Chad: David, you raise some excellent points and I have to admit I’ve been playing a bit of the devil’s advocate. I too don’t agree with having three left backs on the roster and a bit of my argument is trying to rationalize things. If, in fact, all three players are staying, I’m super confused. That’s three guys on the senior roster, taking up two international spots and a U-22 spot. You only get 20 senior spots, eight internationals and three U-22s! (As for that potentially opened up U-22 spot, perhaps a defensive midfielder of the future?)
I have to think there is a further plan. Selling Ndenbe. Trading Sweat. Something! I’m going to fall back on a common trope of mine, “In Peter Vermes We Trust.” It’s a phrase that will make many readers cringe, but for my money, Peter has more hits than misses. This team feels like it’s built to win now (there is going to be a center back signing, right??). I’m a perpetual optimist (at least at the beginning of the season). Everything will work out fine! I’m sure of it!
TLDR for David’s Points
- This move just doesn’t make a ton of sense.
- Sweat was adequate and cheap as a backup.
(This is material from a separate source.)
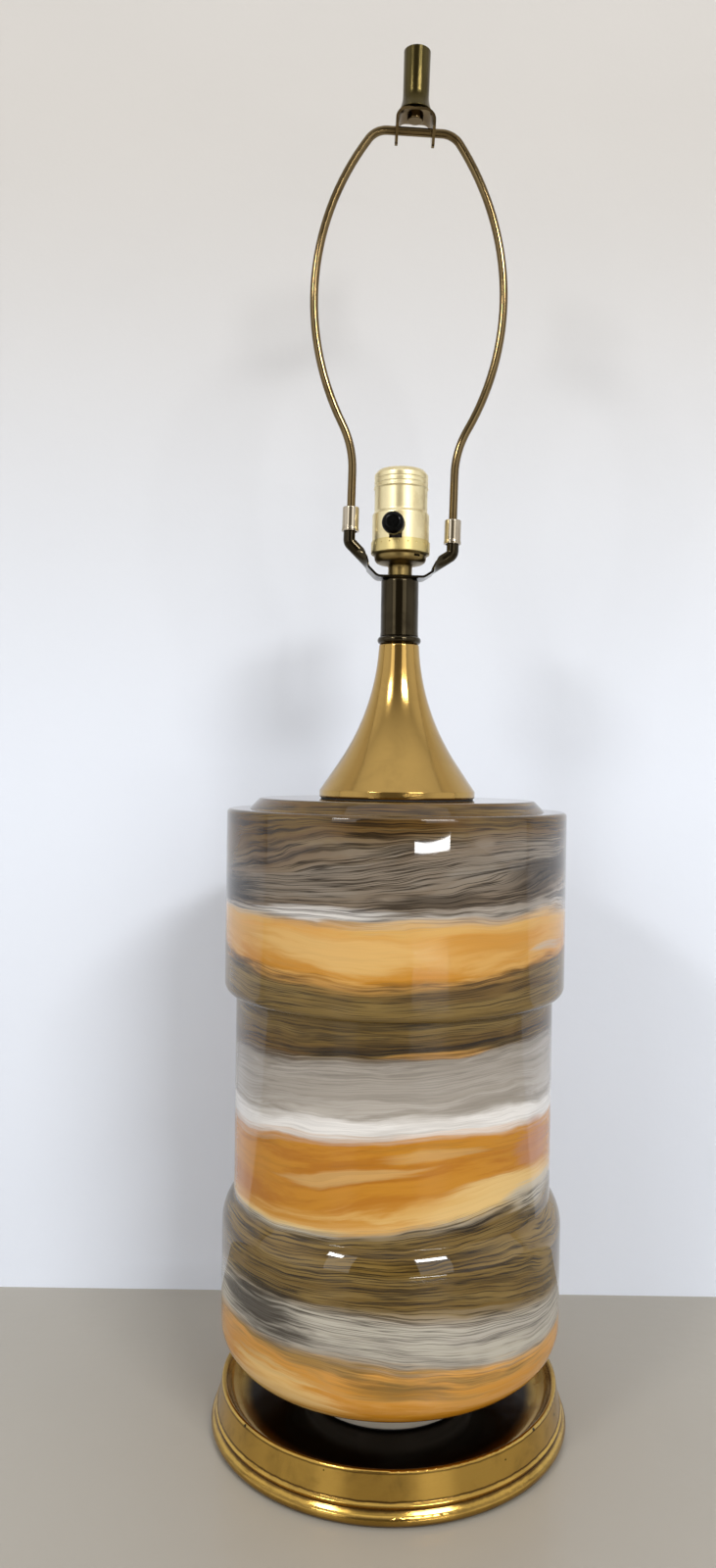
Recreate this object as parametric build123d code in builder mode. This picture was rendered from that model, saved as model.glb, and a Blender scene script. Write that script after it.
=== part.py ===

He’s got one season left and then the club could look for an upgrade.
- Ndenbe was too much of an investment to relegate him to the bench and if the club is selling him, there are limited options on how or where the club could replace him.
- Is Leibold an upgrade? Maybe. But is the value of the upgrade worth the cost? I’d say no.
TLDR for Chad’s Points
- Leibold makes this team better right now (look at those stats!)
- SKC surely are going to move Ndenbe or Sweat (hopefully at a profit!)
- In Peter Vermes we trust!
- Eh, I was playing devil’s advocate, but I try to be optimistic. Everything will work out!